Category: It makes it easier to search and organize data in the event your spreadsheet becomes incredibly large. For example, I have different categories on different tabs in my excel document.

Date: the date of the purchase

Item: the item you are price comparing

Store: the store where you are purchasing the item

Size: you can often find different size containers for items– like cereal for example. You want to make sure you are comparing apples to apples

Brand: the brand of the item you are purchasing

Price: the price of the item. Also, if the item is on sale at the time of purchase, I make sure to mark it with an asterisk so I know that it’s not the regular price.

Price per unit: how much the item’s price breaks down. i.e. price per ounce so if you are comparing a larger and smaller can of the same item, you can see which one is actually cheaper.

If spreadsheets aren’t your thing, I’ve also created an easy to use Price Book Printable.

What items go into my price book?

I like to track the items I’m buying really frequently. If I’m buying a one-off can of cranberries for Thanksgiving, I don’t clog up my spreadsheet with those. The only way a price book is effective is if it stays current. If you are only buying cranberries once a year, chances are you aren’t updating it all that frequently.

Items I’m tracking: Milk, bread, eggs, canned tomatoes, cheese, ground beef, chicken breasts, bananas, oranges, sandwich meat, etc.

You’ve got your book/spreadsheet set up, now what?

You take a week or two and fill everything in. I don’t make any special trips to check up on prices, just when I find myself there, I make sure to make a note.

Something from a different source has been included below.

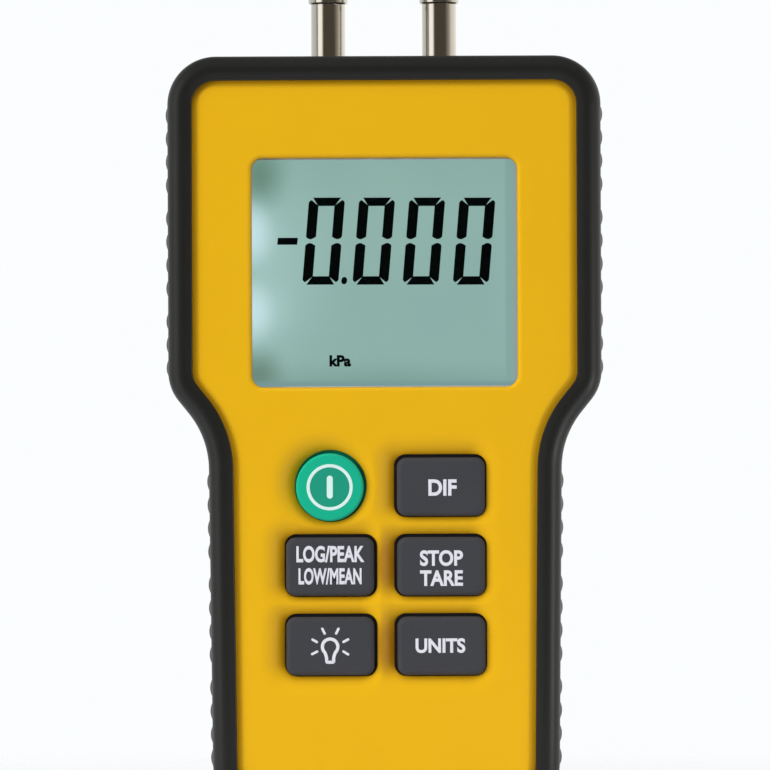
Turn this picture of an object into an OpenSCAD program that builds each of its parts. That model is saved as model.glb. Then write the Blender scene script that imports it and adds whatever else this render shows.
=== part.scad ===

When you have your sheet filled with prices, I HIGHLIGHT the lowest priced item along with where I’m able to find it. This is my quick way to see what I’m buying and from where.

What about weekly sales?

Many grocery stores have circulars that will show you whats on sale that week. A few of my favorite ways to check the circulars are:

  1. Flipp. 
  2. SaleWhale.
  3. Search the grocery directly.

I like to check these while I’m doing my meal prep and making my grocery list, just to make sure there’s not something that I’m buying that’s on sale that week and that would beat my price book low price.

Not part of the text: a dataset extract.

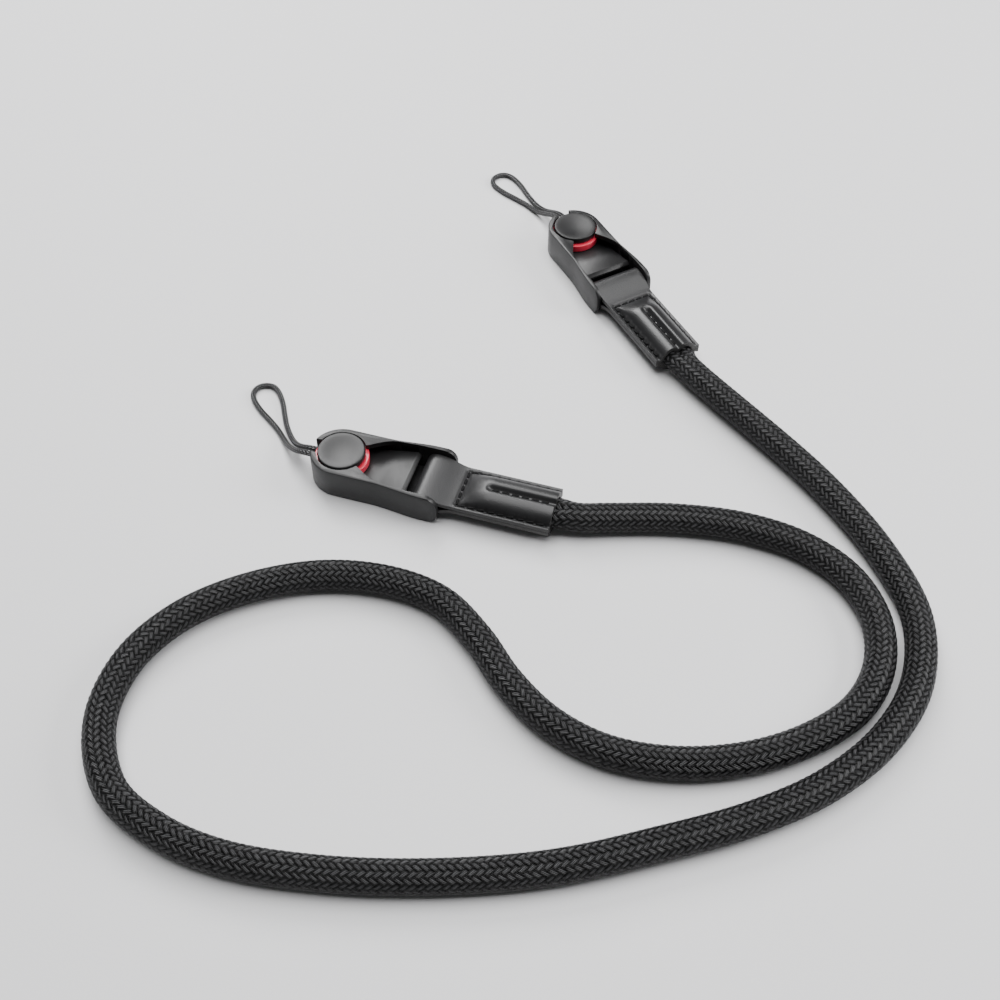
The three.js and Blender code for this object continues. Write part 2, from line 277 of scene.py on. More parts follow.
# The rope from inside the left leather end, along its route on the surface, into the right one
def makeRope():
    radius = sizes["ropeRadius"]
    mouth = sizes["barOffset"] + sizes["leatherLength"] + sizes["gap"]
    stops = [mouth - ropeBraid["tuckedIn"], mouth, mouth + ropeBraid["straightOut"]]
    ownFrame = np.array([[x, 0, sizes["barHeight"]] for x in stops])
    laid = ropeRoute + [0, 0, radius]
    points = np.vstack([toWorld(ownFrame, "left"), laid, toWorld(ownFrame, "right")[::-1]])
    line, length = evenlySpaced(splineThrough(points, ropeBraid["perSpan"]), ropeBraid["rows"])
    step = length / (len(line) - 1)
    fromEnd = np.minimum(np.arange(len(line)), len(line) - 1 - np.arange(len(line))) * step
    past = (fromEnd - ropeBraid["tuckedIn"])[:, None]
    flat = 1 - ease(past / ropeBraid["swellLength"])

    # Inside the leather the section is pressed between its walls; outside it swells back to round
    def pressed(toLeft, toUp):
        s = sizes["leatherLength"] + sizes["gap"] + np.minimum(past, 0)
        wide = toLeft * mix(1, (sizes["boxHalf"] - ropeBraid["sideMargin"]) / radius, flat)
        room = leatherRise(s, wide) - sizes["leatherWall"] - ropeBraid["wallGap"]
        return wide, toUp * mix(1, np.clip(room, ropeBraid["leastHeight"], None) / radius, flat)

    rope = braidedTube("rope_braid", line, length, radius, ropeBraid, pressed)
    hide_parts("rope")
    return rope


cordBraid = {"strands": 8, "sides": 24, "rows": 430, "pitch": 1.35, "depth": 0.22, "perSpan": 40}
# Rows of x, y, height of the pair's middle, and its half spread, in the end's own frame
cordRoutes = {
    "left": np.array([
        [-9.9, 0, 9, 1.4], [-10.6, 0, 9, 1.4], [-13.8, 0.1, 8.8, 1.4], [-17.6, 1.3, 7.2, 1.4],
        [-21.2, 3.8, 4.8, 1.4], [-24.4, 7, 2.6, 1.4], [-27.6, 10.6, 1.4, 1.5], [-31, 14.4, 1.15, 1.9],
        [-35, 18.9, 1.12, 3.1], [-39.5, 23.9, 1.12, 4.6], [-43.9, 28.8, 1.12, 5],
        [-45.9, 31, 1.12, 4.1], [-47.1, 32.3, 1.12, 2.1], [-47.4, 32.7, 1.12, 0],
    ]),
    "right": np.array([
        [-9.9, 0, 9, 1.4], [-10.6, 0, 9, 1.4], [-13.8, 0, 8.8, 1.4], [-18, -0.1, 7.2, 1.4],
        [-22.3, -0.3, 4.8, 1.4], [-26.8, -0.7, 2.6, 1.4], [-31.5, -1.3, 1.4, 1.5],
        [-36.5, -2, 1.15, 1.9], [-42.5, -2.9, 1.12, 3.1], [-49, -3.9, 1.12, 4.6],
        [-55.4, -4.9, 1.12, 5], [-58.3, -5.4, 1.12, 4.1], [-60, -5.7, 1.12, 2.1],
        [-60.4, -5.8, 1.12, 0],
    ]),
}


# The cord runs out beside the pair's middle line, round the tip and back on its other side
def makeCordLoop(side):
    route = cordRoutes[side]
    chord = np.vstack([route[1:, :2], route[-1:, :2]]) - np.vstack([route[:1, :2], route[:-1, :2]])
    chord /= np.linalg.norm(chord, axis=1)[:, None]
    aside = np.stack([-chord[:, 1], chord[:, 0]], 1) * route[:, 3:]
    out = np.column_stack([route[:, :2] + aside, route[:, 2]])
    back = np.column_stack([route[:, :2] - aside, route[:, 2]])[:-1][::-1]
    line = toWorld(splineThrough(np.vstack([out, back]), cordBraid["perSpan"]), side)
    line, length = evenlySpaced(line, cordBraid["rows"])
    name = side + "_cord_braid"
    cordPiece = braidedTube(name, line, length, sizes["cordRadius"], cordBraid)
    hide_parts(side + "_cord_loop")
    return cordPiece


rope = makeRope()
cordLoops = [makeCordLoop(side) for side in ends]
print("stage cords done")

# Leather ends

leather = {
    "alongRows": 150,
    "frontRows": 22,
    "acrossCols": 73,
    "edgeCrowding": 0.92,
    "thickness": 1.72,
    "rowAside": 8.2,
    "creaseDepth": 0.55,
    "creaseWidth": 0.8,
    "creaseStart": 0.4,
    "creaseFade": 0.6,
    "holeDepth": 0.4,
    "holeSharpness": 10,
    "edgeRound": 0.3,
}
stitches = {
    "pitch": 3.7,
    "length": 2.85,
    "width": 1.15,
    "height": 0.8,
    "sunk": 0.08,
    "slant": 5.0,
    "fullness": 0.6,
    "rings": 9,
    "sides": 10,
    "grooveFrom": 25.5,
    "frontCount": 5,
    "frontPitch": 3.33,
    "slopeStep": 0.5,
}


# Outer height of the leather less the creases that its seams pull in: each crease is a bell curve
# across its seam, faded where the seam ends, and a high power of a cosine deepens it at the holes
def leatherTop(s, y):
    past = s - sizes["frontStitch"]
    aside = np.abs(y) - leather["rowAside"]
    start, deep = leather["creaseStart"], leather["creaseDepth"]
    sideRow = np.exp(-((aside / leather["creaseWidth"]) ** 2)) * ease((past + start) / (2 * start))
    frontRow = np.exp(-((past / leather["creaseWidth"]) ** 2)) * (1 - ease(aside / leather["creaseFade"]))
    wave = np.abs(np.cos(math.pi * past / stitches["pitch"])) ** leather["holeSharpness"]
    return leatherRise(s, y) - np.maximum((deep + leather["holeDepth"] * wave) * sideRow, deep * frontRow)


# Half width: the loop's width down to the strap's width by the front seam
def leatherHalf(s):
    shrink = ease((s - loopRadius) / (sizes["frontStitch"] - loopRadius))
    return mix(sizes["loopWidth"], sizes["leatherWidth"], shrink) / 2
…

If you are looking for more ways to save money, check out my post on Frugal Living Ideas and Rocking Your Grocery Budget Every Month

Don’t Forget

Price books don’t have to be fancy. They don’t need to be complicated. They just need to be clear and useful for you. You’ll be surprised once you have everything in place how quickly you’ll be able to get your grocery lists in order and how much money you’ll save over the course of the month.